Na avaliação de executivos, a redução do teto regulatório do preço spot de energia para 2015 – de R$ 822,83 o megawatt-hora (MWh) para R$ 388,04/MWh – determinada pela Agência Nacional de Energia Elétrica (Aneel) trará leve alívio para a indústria de forma geral, mas não terá um efeito significativo. Isso porque as unidades eletrointensivas têm cerca de 95% do consumo negociado em contratos de longo prazo, restando uma leve parcela para ser comercializada no mercado spot (de curto prazo).
“Achávamos que a crise de energia seria uma coisa conjuntural, que durasse um ano. Mas está durando muito tempo”, reforça o coro de preocupação Lucien Belmonte, superintendente da Associação Técnica Brasileira das Indústrias Automáticas de Vidro (Abividro). Com relação aos custos de energia, ele diz que “é como se em 2014 fizéssemos uma roleta russa com uma bala no tambor. Em 2015, faremos a roleta russa com duas balas no tambor. Será que em 2016 faremos a roleta russa com três balas no tambor?”, questionou.
Nunes, da Ciesp, ressalta que diante desse quadro “o nível de confiança do empresário brasileiro nunca esteve tão baixo”. “Ninguém pensa em investir. 2015 será um ano difícil, de ajustes”, disse.
Em relação à água, a partir de abril de 2015, quando o período de seca anual começar, a situação “vai apertar” ainda mais, porque “estamos iniciando o período das chuvas agora com o cheque especial vencido”, disse Nunes, em analogia ao uso do volume morto do reservatório do sistema Cantareira, que abastece a Grande São Paulo e parte do interior do país.

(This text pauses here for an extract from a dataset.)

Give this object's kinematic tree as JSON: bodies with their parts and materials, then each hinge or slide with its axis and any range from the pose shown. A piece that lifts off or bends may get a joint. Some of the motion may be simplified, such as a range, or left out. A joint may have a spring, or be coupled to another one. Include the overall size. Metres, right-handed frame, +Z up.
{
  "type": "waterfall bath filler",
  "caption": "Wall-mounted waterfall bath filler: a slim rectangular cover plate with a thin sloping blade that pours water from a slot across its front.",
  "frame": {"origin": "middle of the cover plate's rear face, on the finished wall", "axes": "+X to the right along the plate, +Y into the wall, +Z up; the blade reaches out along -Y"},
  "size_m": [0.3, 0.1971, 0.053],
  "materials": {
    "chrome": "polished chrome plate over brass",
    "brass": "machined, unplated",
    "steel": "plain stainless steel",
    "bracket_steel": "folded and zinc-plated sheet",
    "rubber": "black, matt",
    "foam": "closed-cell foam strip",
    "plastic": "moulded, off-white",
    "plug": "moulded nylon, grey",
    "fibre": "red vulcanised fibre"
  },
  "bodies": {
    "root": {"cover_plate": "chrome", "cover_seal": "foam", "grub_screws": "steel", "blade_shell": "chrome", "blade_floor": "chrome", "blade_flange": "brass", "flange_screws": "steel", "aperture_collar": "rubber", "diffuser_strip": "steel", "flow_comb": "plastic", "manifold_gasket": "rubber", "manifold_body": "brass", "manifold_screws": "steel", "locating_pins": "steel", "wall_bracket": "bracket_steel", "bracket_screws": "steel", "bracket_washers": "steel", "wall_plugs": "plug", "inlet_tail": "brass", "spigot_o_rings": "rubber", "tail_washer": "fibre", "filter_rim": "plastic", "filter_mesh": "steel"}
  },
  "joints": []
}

“Existe o risco de no próximo período seco não ter água para o interior de SP e para a maior parte da capital paulista”, destacou, citando que projetos de infraestrutura que estão agora sendo feitos “a toque de caixa” mesmo assim vão demorar a sair do papel.
Recentemente, a Sabesp foi autorizada a um reajuste de 6,49% nas tarifas. A Sanasa, em Campinas, pretende reajustar tarifas em fevereiro de 2015.